Although COVID-19 caused a whirlwind of issues with homeowners back in March of 2020, that hasn’t stopped Ontario residents from leaving the big cities and looking for houses in more quaint areas. According to the Financial Post, mortgage rates in Canada over the past two years have fallen, meaning the average person can essentially afford to pay around 25 per cent more for a home, while house prices are up only about 10 per cent over the same period. Stephen Brown, senior Canada economist at Capital Economics says that combined with people seeking more space amid the pandemic could give the housing market a boost. Buying a home is considered one of the biggest purchases a person will ever make in their lifetime. It can be quite nerve-wracking at first, as many questions arise for a first-time homebuyer. To improve your chance of getting approved for the best mortgage rate, here are seven top mistakes to avoid:
- Not getting pre-approved for a mortgage or knowing the difference between being prequalified and being pre-approved
- Assuming all mortgages are the same
- Opting for small down payments
- Keeping your financial situation in check
- Check your credit score
- Failure to consider all costs of owning a home
- Including false information or omitting information
Take the time to get pre-approved for a mortgage as it speaks volumes to sellers and real estate agents. It shows them you are serious about owning a home and you have the financial stability to do so. It also gives you an idea of how much you can spend on a home. Prequalified means a lender has given you an approximate amount of what you can borrow based on a few inquiries about your income, debt, and credit situation. A pre-approval is a written confirmation signifying the mortgage amount you can afford at a fixed interest rate for a specific period (90-120 days on average.)

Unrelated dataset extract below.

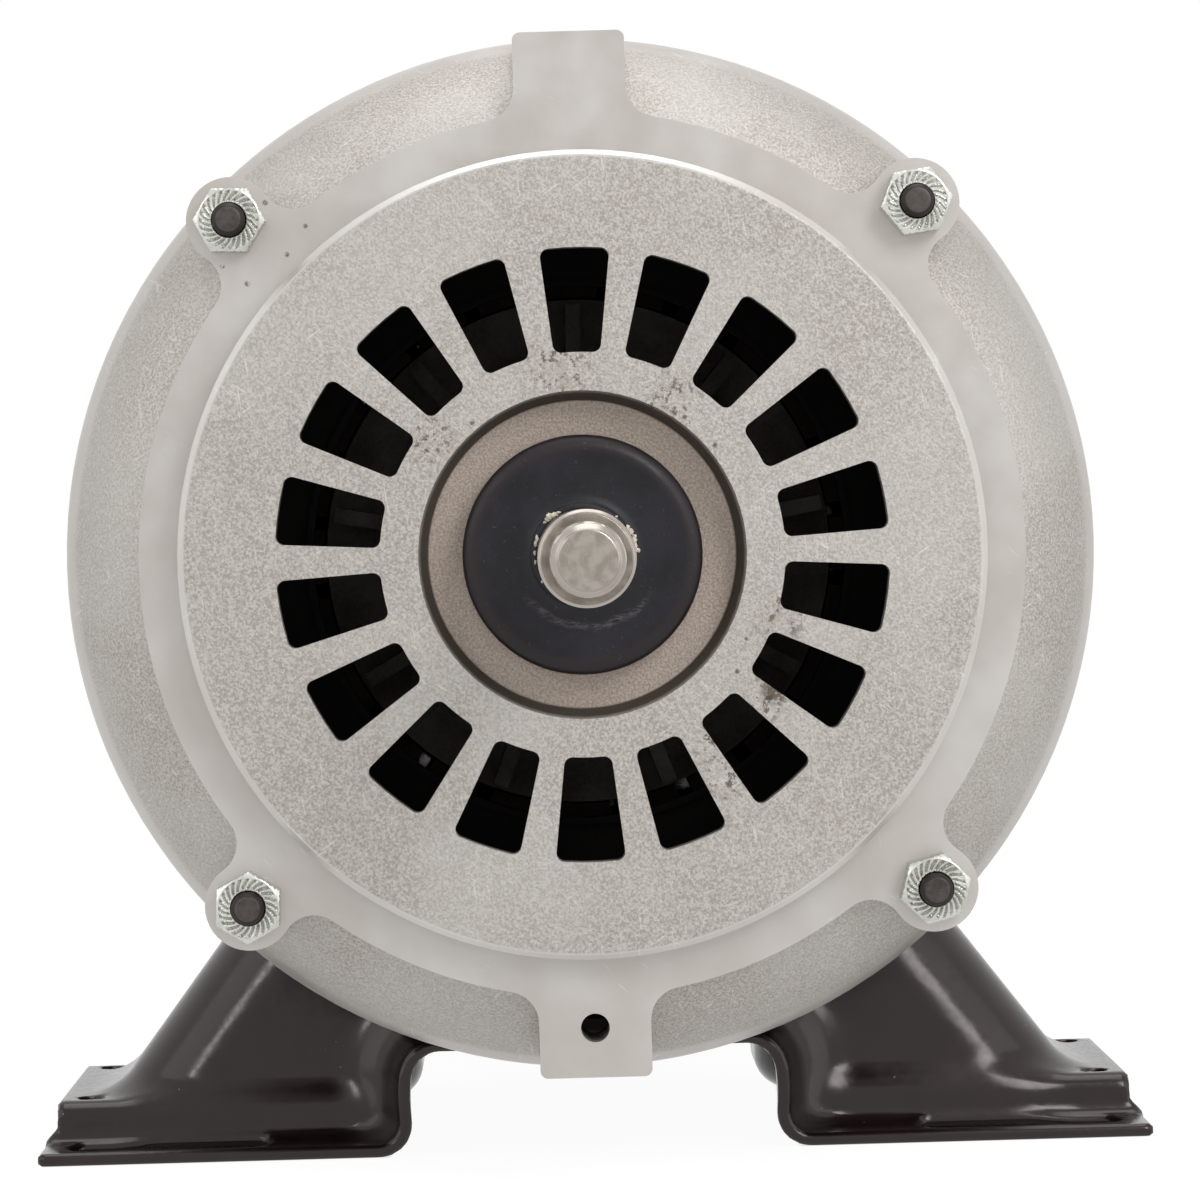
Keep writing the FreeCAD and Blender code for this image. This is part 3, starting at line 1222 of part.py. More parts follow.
def mounting_base():
    """One pressed sheet: slotted lips, raised platforms and hollow legs that carry the shell."""
    saddle = rod("saddle_keep", "y", "shell_r + fit_gap + sheet_wall", "base_back - base_front + 4",
                 ("0", "base_front - 2", "0"))
    keep = block("saddle_span", ("-leg_low_x", "platform_front + leg_inset", "foot_level"),
                 ("leg_low_x", "platform_back - leg_inset", "0"))
    under = common("saddle_in_legs", saddle, keep)
    room = cut("pressed_room", pressed_form("inner", "sheet_wall", "1"), under)
    lips = []
    for way, sign in (("left", "-"), ("right", "")):
        for label, near, far in (("front", "base_front", "platform_front + leg_inset + sheet_wall"),
                                 ("back", "platform_back - leg_inset - sheet_wall", "base_back")):
            inner = sign + "(tunnel_half_width + tunnel_flare - 1)"
            sides = sorted([sign + "base_half_width", inner], key=size)
            lips.append(block("lip_%s_%s" % (label, way), (sides[0], near, "foot_level"),
                              (sides[1], far, "foot_level + sheet_wall")))
    form = fuse("base_sheet", cut("pressed_shell", pressed_form("outer", "0", "0"), room), *lips)
    shell_room = rod("saddle_room", "y", "shell_r + fit_gap", "base_back - base_front + 4",
                     ("0", "base_front - 2", "0"))
    half = "foot_slot_length / 2 - foot_slot_r"
    slot_box = block("slot_box", ("-(%s)" % half, "-foot_slot_r", "foot_level - 1"),
                     (half, "foot_slot_r", "foot_level + sheet_wall + 1"))
    ends = [rod("slot_end_" + label, "z", "foot_slot_r", "sheet_wall + 2", (x, "0", "foot_level - 1"))
            for label, x in (("left", "-(%s)" % half), ("right", half))]
    slot = fuse("slot", slot_box, *ends)
    slots = moved("slots", slot, *[("%sfoot_x" % sign, y, "0") for sign in ("-", "")
                                   for y in ("foot_y", "foot_y + foot_spacing")])
    hole = rod("platform_hole", "z", "platform_hole_r", "sheet_wall + 4",
               ("0", "0", "foot_level + platform_height - sheet_wall - 2"))
    holes = moved("platform_holes", hole, *[("%splatform_hole_x" % sign, y, "0") for sign in ("-", "")
                                            for y in ("platform_front + platform_hole_inset",
                                                      "platform_back - platform_hole_inset")])
    subpart("mounting_base", cut("base_cut", form, shell_room, slots, holes))


front_end_bell()
shell()
bearing("front", 0)
bearing("rear", 0)
snap_ring()
wave_washer()
shaft()
slinger()
stator()
rotor()
air_baffle()
rear_end_bell()
rear_cover()
bonding_lug()
governor()
governor_spring()
stationary_switch()
terminal_board()
overload_protector()
capacitor()
bolts_and_nuts()
mounting_base()

doc.recompute()
for thing in doc.Objects:
    if {"Invalid", "Error"} & set(thing.State):
        raise RuntimeError("%s failed: %s" % (thing.Name, thing.State))
os.makedirs("parts", exist_ok=True)
for thing in subparts:
    if thing.Shape.isNull() or not thing.Shape.isValid():
        raise RuntimeError(thing.Label + " has no valid shape")
    thing.Shape.exportStep(os.path.join("parts", thing.Label + ".step"))
    print(thing.Label, len(thing.Shape.Solids), round(thing.Shape.Volume, 1))
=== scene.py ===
import math

import bmesh
import bpy
import numpy as np
from mathutils import Matrix, Vector
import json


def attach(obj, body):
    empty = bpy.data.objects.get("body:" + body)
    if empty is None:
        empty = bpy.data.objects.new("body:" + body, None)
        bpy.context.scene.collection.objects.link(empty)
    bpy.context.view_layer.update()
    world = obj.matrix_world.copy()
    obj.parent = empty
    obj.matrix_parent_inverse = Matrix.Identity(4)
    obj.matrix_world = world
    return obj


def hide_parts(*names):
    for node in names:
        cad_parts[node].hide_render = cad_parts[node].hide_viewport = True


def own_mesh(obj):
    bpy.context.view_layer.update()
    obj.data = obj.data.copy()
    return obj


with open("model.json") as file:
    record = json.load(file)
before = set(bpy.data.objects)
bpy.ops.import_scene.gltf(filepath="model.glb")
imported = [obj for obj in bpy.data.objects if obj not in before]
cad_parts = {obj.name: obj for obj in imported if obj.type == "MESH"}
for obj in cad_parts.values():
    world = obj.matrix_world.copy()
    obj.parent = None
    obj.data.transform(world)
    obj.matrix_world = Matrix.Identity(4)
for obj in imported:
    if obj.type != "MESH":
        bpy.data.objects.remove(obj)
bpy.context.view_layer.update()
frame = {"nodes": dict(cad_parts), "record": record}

MM = 0.001
SLOTS = {part["node"]: part["material_slot"] for part in frame["record"]["subparts"]}
BODIES = {node: body for body, nodes in frame["record"]["behaviour"]["bodies"].items() for node in nodes}

# Sizes shared with the frame, in millimetres. The shaft lies along Y and its drive end points to -Y. Y is 0
# at the machined ring of the front bell, X and Z are 0 on the shaft's axis, and Z is up.
FOOT = -88.9  # the floor
SHEET = 1.9  # thickness of the base's sheet
SHELL_R = 71.54  # the saddle of the base, a hair outside the shell
BASE_FRONT, BASE_BACK = 41.5, 126.15
BASE_MIDDLE = (BASE_FRONT + BASE_BACK) / 2
BASE_HALF = 82.55
PLATFORM_MIDDLE, PLATFORM_DEEP, PLATFORM_UP = 78.5, 24.5, 8.0
LEG_X, LEG_Z, LEG_LEAN, LEG_DEEP = 50.3, -50.7, math.radians(37), 24.0  # a spot on its slope, and the slope
TUNNEL_HALF = 28.9
SLOT_X, SLOT_YS, SLOT_R, SLOT_STRAIGHT = 63.5, (48.9, 118.75), 4.35, 10.65
HOLE_X, HOLE_YS, HOLE_R = 76, (59.1, 97.9), 1.75
BOLT = 47.625  # half the square of the thru-bolts
BOLT_TIP, BOLT_SEAT = -5.6, -1.0  # the scene's bolt ends lie between these
NUT_R, NUT_BORE, NUT_FACE = 4.365, 2.36, -3.8
SHAFT_R, STUD_R, UNDERCUT_R = 6.35, 4.76, 4.26
SHAFT_TIP, SHOULDER, DRIVE_END = -71.0, -55.0, -40.0  # the scene's drive end stops at the last
SLINGER_R, SLINGER_BORE = 16.6, 7.1
CORE_FRONT = 58.0  # the front end of the stator core
DOME_R, DOME_REACH, DOME_Y = 26.7, 47.3, 25.0  # the front bell's dome: its section, and where that is centred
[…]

One of the main differences in the interest rate that lenders charge and that could end up costing you more than you bargained for. It is a good idea to look around until you find a rate you are comfortable with. On that note, it is important to find a realtor who can explain the home buying process with full transparency and make your entire experience less stressful and more cost-effective.
The idea of putting a small down payment sounds like a great option on paper, but realistically, you end up paying a lot more in the long run. According to RE/MAX, homes priced below $500,000 the minimum down payment required is 5% and for homes priced between $500,000 and $999,999, the down payment is 5% of $500,000 plus 10% of the remaining amount. A bigger down payment leaves more money in your pocket, as homeowners will not have to purchase mortgage default insurance (protecting the lender in case the borrower defaults on payments) and your mortgage loan will be smaller. You will also be paying less in interest.
This means not changing jobs, buying new cars, or making extravagant purchases using credit during this time. Your financial situation needs to stay the same between the time you apply for a mortgage and the time you close on your new home even after you’ve been approved. If there are any major changes, it could raise a red flag and your lender could withdraw their mortgage commitment.
Do not forget to check your credit score before buying a home. This is a huge part of the mortgage approval process. Be in the know if you have any outstanding loans, if you have a history of late payments and if you have defaulted on a loan in the past.
In all the excitement of owning a home, homebuyers tend to forget that owning that home is quite costly and there are more costs than just a down payment. Closing costs and fees are some of the extra expenses that homeowners can miss. There’s also the fact that repairs and renovations to your new home can be expensive and the money will be coming out of your pocket.
Although this seems like a bit of a stretch, it happens. You can easily make mistakes in the information you provide to the lender which can harm your chances of getting approved for a mortgage. Little things like including false information or neglecting to include important information that the lender may need to know can cause your application to be rejected.